* **TASK INPUTS**:
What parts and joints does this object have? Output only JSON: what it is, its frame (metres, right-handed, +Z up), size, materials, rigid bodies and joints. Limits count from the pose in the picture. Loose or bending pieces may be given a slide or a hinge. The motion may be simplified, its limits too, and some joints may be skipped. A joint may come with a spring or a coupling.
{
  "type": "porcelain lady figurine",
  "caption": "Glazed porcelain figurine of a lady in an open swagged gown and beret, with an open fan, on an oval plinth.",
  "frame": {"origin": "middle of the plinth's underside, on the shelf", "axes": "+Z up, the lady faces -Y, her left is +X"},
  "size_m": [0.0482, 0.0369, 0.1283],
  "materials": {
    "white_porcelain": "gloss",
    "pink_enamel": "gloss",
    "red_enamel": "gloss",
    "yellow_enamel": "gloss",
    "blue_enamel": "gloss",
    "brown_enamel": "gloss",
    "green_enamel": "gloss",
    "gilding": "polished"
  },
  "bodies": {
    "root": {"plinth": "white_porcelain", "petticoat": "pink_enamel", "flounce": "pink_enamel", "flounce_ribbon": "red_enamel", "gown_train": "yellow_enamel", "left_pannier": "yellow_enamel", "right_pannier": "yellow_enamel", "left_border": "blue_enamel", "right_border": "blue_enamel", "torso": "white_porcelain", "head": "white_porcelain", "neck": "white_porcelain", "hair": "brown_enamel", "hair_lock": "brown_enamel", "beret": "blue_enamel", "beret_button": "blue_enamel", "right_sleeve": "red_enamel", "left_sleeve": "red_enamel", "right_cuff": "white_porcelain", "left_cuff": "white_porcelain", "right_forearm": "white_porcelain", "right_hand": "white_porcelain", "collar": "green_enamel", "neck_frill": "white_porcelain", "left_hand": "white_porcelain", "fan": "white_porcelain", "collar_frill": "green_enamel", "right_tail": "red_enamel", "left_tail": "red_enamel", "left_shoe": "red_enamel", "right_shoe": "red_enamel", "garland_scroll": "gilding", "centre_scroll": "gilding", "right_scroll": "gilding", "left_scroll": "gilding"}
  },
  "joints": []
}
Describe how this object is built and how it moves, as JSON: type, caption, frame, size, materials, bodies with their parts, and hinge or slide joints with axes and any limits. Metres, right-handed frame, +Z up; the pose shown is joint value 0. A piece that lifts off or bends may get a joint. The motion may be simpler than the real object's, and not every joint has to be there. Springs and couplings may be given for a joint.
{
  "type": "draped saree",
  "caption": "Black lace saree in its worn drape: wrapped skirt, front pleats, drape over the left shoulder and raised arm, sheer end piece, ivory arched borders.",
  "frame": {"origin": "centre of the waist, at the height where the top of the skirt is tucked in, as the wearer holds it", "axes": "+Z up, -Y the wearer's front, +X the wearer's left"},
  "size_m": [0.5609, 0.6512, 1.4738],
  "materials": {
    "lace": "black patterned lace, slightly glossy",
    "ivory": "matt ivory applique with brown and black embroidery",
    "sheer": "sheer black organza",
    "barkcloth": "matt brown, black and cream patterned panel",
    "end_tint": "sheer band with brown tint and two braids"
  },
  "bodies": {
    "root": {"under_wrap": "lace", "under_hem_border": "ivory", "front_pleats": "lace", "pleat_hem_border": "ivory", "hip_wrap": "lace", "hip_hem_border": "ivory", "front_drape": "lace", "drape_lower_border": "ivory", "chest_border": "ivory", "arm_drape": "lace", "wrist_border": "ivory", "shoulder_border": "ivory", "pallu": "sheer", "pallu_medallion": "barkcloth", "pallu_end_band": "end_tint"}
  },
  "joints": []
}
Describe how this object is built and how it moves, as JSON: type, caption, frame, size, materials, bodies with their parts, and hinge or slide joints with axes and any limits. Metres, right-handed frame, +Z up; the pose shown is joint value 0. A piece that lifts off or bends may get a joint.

* **WORK REQUIRED**:
Return the material exactly as it stands.

* **THE OUTPUT**:
What parts and joints does this object have? Output only JSON: what it is, its frame (metres, right-handed, +Z up), size, materials, rigid bodies and joints. Limits count from the pose in the picture. Loose or bending pieces may be given a slide or a hinge. The motion may be simplified, its limits too, and some joints may be skipped. A joint may come with a spring or a coupling.
{
  "type": "porcelain lady figurine",
  "caption": "Glazed porcelain figurine of a lady in an open swagged gown and beret, with an open fan, on an oval plinth.",
  "frame": {"origin": "middle of the plinth's underside, on the shelf", "axes": "+Z up, the lady faces -Y, her left is +X"},
  "size_m": [0.0482, 0.0369, 0.1283],
  "materials": {
    "white_porcelain": "gloss",
    "pink_enamel": "gloss",
    "red_enamel": "gloss",
    "yellow_enamel": "gloss",
    "blue_enamel": "gloss",
    "brown_enamel": "gloss",
    "green_enamel": "gloss",
    "gilding": "polished"
  },
  "bodies": {
    "root": {"plinth": "white_porcelain", "petticoat": "pink_enamel", "flounce": "pink_enamel", "flounce_ribbon": "red_enamel", "gown_train": "yellow_enamel", "left_pannier": "yellow_enamel", "right_pannier": "yellow_enamel", "left_border": "blue_enamel", "right_border": "blue_enamel", "torso": "white_porcelain", "head": "white_porcelain", "neck": "white_porcelain", "hair": "brown_enamel", "hair_lock": "brown_enamel", "beret": "blue_enamel", "beret_button": "blue_enamel", "right_sleeve": "red_enamel", "left_sleeve": "red_enamel", "right_cuff": "white_porcelain", "left_cuff": "white_porcelain", "right_forearm": "white_porcelain", "right_hand": "white_porcelain", "collar": "green_enamel", "neck_frill": "white_porcelain", "left_hand": "white_porcelain", "fan": "white_porcelain", "collar_frill": "green_enamel", "right_tail": "red_enamel", "left_tail": "red_enamel", "left_shoe": "red_enamel", "right_shoe": "red_enamel", "garland_scroll": "gilding", "centre_scroll": "gilding", "right_scroll": "gilding", "left_scroll": "gilding"}
  },
  "joints": []
}
Describe how this object is built and how it moves, as JSON: type, caption, frame, size, materials, bodies with their parts, and hinge or slide joints with axes and any limits. Metres, right-handed frame, +Z up; the pose shown is joint value 0. A piece that lifts off or bends may get a joint. The motion may be simpler than the real object's, and not every joint has to be there. Springs and couplings may be given for a joint.
{
  "type": "draped saree",
  "caption": "Black lace saree in its worn drape: wrapped skirt, front pleats, drape over the left shoulder and raised arm, sheer end piece, ivory arched borders.",
  "frame": {"origin": "centre of the waist, at the height where the top of the skirt is tucked in, as the wearer holds it", "axes": "+Z up, -Y the wearer's front, +X the wearer's left"},
  "size_m": [0.5609, 0.6512, 1.4738],
  "materials": {
    "lace": "black patterned lace, slightly glossy",
    "ivory": "matt ivory applique with brown and black embroidery",
    "sheer": "sheer black organza",
    "barkcloth": "matt brown, black and cream patterned panel",
    "end_tint": "sheer band with brown tint and two braids"
  },
  "bodies": {
    "root": {"under_wrap": "lace", "under_hem_border": "ivory", "front_pleats": "lace", "pleat_hem_border": "ivory", "hip_wrap": "lace", "hip_hem_border": "ivory", "front_drape": "lace", "drape_lower_border": "ivory", "chest_border": "ivory", "arm_drape": "lace", "wrist_border": "ivory", "shoulder_border": "ivory", "pallu": "sheer", "pallu_medallion": "barkcloth", "pallu_end_band": "end_tint"}
  },
  "joints": []
}
Describe how this object is built and how it moves, as JSON: type, caption, frame, size, materials, bodies with their parts, and hinge or slide joints with axes and any limits. Metres, right-handed frame, +Z up; the pose shown is joint value 0. A piece that lifts off or bends may get a joint.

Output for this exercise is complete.